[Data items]
** Begin **

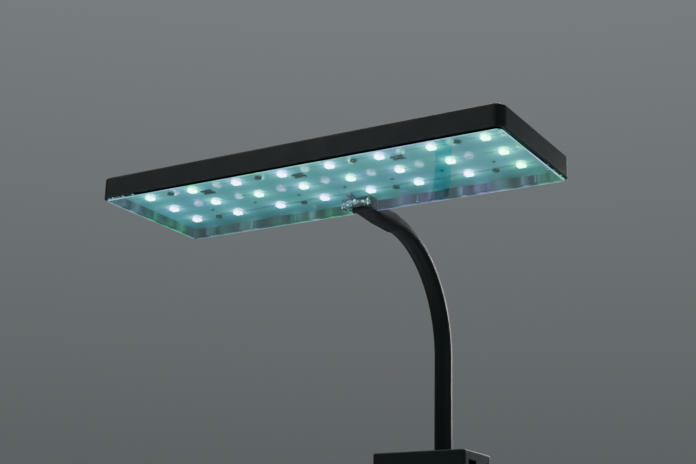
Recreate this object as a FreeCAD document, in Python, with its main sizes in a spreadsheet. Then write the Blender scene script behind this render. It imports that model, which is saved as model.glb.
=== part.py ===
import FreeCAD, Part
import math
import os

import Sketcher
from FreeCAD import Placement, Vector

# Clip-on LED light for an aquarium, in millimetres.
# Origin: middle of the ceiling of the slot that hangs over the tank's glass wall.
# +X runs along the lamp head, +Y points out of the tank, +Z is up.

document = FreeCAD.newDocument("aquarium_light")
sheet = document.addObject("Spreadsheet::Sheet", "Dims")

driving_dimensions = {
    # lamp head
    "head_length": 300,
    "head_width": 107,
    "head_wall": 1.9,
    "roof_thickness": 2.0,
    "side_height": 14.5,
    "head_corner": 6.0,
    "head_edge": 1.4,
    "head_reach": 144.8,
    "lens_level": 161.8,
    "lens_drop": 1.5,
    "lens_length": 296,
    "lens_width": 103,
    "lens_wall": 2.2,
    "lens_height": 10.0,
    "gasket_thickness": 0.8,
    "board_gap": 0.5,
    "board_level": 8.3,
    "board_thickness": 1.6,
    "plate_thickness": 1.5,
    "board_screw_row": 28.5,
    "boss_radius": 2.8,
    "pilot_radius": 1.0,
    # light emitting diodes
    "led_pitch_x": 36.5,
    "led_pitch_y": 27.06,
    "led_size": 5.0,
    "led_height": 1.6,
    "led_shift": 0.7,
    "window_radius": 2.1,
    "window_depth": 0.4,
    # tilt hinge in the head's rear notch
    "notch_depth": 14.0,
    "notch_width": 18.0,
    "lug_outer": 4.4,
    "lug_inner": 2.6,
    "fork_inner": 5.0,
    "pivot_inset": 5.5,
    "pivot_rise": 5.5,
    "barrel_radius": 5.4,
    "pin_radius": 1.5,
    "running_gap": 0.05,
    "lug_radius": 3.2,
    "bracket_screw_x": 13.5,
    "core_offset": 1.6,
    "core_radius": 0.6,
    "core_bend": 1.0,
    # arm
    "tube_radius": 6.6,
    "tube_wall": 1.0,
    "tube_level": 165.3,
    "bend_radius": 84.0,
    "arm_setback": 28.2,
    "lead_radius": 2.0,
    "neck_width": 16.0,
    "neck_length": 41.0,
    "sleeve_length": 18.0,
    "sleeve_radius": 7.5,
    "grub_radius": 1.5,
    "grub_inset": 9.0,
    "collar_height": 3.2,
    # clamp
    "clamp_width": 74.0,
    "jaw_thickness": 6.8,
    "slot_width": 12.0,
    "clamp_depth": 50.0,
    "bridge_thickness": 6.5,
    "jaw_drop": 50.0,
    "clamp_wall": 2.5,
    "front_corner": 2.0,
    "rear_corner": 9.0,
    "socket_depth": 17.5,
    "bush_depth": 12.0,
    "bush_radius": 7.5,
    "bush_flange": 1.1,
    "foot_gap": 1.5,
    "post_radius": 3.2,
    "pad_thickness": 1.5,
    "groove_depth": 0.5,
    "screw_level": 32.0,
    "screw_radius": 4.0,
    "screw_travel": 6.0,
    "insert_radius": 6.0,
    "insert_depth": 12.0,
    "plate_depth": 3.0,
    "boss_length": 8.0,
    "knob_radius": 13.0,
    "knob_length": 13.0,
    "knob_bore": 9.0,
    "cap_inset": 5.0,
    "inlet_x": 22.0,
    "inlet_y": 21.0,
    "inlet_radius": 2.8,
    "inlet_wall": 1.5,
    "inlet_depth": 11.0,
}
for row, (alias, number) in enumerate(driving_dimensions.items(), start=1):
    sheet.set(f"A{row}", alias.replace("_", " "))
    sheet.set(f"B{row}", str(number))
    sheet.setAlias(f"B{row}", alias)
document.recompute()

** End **
** Begin **

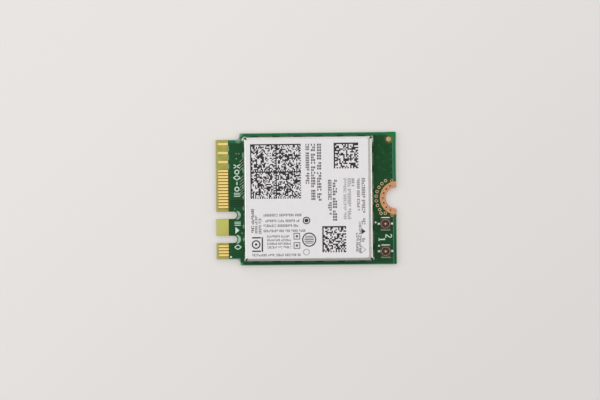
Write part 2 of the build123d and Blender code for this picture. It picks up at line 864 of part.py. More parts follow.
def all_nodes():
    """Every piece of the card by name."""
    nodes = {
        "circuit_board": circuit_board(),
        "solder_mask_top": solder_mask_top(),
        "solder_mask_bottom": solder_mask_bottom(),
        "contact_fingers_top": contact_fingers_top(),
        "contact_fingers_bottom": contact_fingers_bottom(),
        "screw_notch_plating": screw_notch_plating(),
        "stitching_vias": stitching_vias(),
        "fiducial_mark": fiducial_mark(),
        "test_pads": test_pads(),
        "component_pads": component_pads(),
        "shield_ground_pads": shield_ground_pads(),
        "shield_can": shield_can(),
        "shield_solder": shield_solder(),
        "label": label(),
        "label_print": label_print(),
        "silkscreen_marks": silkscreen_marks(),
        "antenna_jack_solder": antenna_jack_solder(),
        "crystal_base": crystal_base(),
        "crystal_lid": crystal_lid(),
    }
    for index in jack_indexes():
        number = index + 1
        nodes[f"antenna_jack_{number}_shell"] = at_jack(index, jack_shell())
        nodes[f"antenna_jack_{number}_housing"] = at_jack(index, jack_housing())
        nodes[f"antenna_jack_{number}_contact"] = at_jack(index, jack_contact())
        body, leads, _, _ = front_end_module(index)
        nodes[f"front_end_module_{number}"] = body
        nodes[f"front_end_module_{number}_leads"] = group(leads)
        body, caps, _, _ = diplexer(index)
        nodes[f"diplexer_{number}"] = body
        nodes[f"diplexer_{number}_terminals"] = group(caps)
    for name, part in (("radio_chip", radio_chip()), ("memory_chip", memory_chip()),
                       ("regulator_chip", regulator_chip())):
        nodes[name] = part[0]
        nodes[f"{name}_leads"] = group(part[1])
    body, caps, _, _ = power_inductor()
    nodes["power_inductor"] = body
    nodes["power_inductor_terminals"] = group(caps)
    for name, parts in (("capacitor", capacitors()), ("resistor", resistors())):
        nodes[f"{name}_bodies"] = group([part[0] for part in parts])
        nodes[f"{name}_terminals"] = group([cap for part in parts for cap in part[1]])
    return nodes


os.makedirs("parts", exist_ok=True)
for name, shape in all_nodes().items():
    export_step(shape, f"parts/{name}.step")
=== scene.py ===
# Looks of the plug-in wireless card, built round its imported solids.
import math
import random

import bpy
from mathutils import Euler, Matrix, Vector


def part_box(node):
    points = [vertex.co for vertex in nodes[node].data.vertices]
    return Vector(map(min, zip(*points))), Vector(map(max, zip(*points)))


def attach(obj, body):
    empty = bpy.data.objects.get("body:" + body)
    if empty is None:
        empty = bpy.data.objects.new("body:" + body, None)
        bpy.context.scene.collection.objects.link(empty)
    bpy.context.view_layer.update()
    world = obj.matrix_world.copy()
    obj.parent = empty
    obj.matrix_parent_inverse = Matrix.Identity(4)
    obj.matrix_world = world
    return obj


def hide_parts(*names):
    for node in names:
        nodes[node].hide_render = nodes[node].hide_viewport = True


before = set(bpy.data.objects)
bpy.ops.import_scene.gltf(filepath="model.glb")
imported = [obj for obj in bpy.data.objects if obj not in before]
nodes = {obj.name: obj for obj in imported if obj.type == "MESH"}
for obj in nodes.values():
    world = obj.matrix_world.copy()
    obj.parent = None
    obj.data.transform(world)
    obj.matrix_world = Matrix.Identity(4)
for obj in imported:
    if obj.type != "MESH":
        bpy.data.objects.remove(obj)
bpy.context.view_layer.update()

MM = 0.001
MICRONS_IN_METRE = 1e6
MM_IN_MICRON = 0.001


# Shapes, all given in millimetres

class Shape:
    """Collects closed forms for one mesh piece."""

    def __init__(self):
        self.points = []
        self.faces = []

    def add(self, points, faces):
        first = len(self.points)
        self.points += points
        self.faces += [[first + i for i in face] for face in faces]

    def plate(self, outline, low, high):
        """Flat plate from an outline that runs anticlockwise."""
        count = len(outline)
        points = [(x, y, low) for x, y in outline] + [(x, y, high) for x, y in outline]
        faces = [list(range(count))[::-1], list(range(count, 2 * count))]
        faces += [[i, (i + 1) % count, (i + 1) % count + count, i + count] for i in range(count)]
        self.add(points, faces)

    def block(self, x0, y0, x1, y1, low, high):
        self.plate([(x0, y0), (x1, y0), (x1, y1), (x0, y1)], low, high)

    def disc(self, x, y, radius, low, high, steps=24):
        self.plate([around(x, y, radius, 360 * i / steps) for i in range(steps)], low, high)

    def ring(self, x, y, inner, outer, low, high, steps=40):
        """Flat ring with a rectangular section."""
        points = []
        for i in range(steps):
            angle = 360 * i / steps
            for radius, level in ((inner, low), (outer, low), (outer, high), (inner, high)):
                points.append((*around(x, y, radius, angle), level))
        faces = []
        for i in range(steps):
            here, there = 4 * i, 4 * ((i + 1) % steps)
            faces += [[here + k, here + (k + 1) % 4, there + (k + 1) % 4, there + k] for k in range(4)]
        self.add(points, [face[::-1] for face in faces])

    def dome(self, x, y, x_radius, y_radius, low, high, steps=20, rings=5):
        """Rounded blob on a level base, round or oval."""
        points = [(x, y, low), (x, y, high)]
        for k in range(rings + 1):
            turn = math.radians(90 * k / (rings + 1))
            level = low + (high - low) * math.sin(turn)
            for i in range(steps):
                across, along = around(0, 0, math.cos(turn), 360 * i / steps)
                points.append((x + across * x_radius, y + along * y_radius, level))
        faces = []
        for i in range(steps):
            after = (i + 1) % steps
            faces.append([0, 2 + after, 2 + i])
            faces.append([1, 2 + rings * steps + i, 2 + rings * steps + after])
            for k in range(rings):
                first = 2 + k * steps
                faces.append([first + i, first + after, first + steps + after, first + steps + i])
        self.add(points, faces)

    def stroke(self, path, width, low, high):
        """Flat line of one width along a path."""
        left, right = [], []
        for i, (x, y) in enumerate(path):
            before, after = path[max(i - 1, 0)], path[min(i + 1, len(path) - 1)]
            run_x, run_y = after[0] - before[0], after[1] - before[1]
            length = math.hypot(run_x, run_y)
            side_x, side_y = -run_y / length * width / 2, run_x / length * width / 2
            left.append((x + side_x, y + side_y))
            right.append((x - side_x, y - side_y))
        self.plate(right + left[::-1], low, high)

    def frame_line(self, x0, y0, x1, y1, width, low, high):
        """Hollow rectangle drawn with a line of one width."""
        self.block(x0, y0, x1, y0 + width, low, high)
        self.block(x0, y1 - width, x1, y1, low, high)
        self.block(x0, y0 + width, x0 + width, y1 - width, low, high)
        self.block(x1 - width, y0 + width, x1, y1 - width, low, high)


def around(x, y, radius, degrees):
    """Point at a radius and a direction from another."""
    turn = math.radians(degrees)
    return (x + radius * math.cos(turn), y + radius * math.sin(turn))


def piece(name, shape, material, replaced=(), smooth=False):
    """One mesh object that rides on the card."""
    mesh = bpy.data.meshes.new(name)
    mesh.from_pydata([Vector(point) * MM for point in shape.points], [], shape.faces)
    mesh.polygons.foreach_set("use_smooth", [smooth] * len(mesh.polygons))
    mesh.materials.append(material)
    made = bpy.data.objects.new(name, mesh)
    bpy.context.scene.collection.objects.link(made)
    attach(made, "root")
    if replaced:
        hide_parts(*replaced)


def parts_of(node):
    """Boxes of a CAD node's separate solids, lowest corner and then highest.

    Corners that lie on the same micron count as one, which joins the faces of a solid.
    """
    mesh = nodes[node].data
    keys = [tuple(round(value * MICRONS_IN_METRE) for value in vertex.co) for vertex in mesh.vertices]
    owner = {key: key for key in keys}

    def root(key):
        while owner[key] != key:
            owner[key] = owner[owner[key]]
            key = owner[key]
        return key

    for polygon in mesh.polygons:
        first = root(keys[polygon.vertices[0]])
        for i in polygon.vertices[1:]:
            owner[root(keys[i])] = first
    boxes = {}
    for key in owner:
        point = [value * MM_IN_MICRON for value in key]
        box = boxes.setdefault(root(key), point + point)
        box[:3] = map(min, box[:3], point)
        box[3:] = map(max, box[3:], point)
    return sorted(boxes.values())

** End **

• _TASK OBJECTIVE_: Taking the lines above, repeat exactly those from the line that contains "in imported if" through the line that contains "MM_IN_MICRON = 0.001", and both of those lines as well. Include nothing else.

• _OUTPUT_:
nodes = {obj.name: obj for obj in imported if obj.type == "MESH"}
for obj in nodes.values():
    world = obj.matrix_world.copy()
    obj.parent = None
    obj.data.transform(world)
    obj.matrix_world = Matrix.Identity(4)
for obj in imported:
    if obj.type != "MESH":
        bpy.data.objects.remove(obj)
bpy.context.view_layer.update()

MM = 0.001
MICRONS_IN_METRE = 1e6
MM_IN_MICRON = 0.001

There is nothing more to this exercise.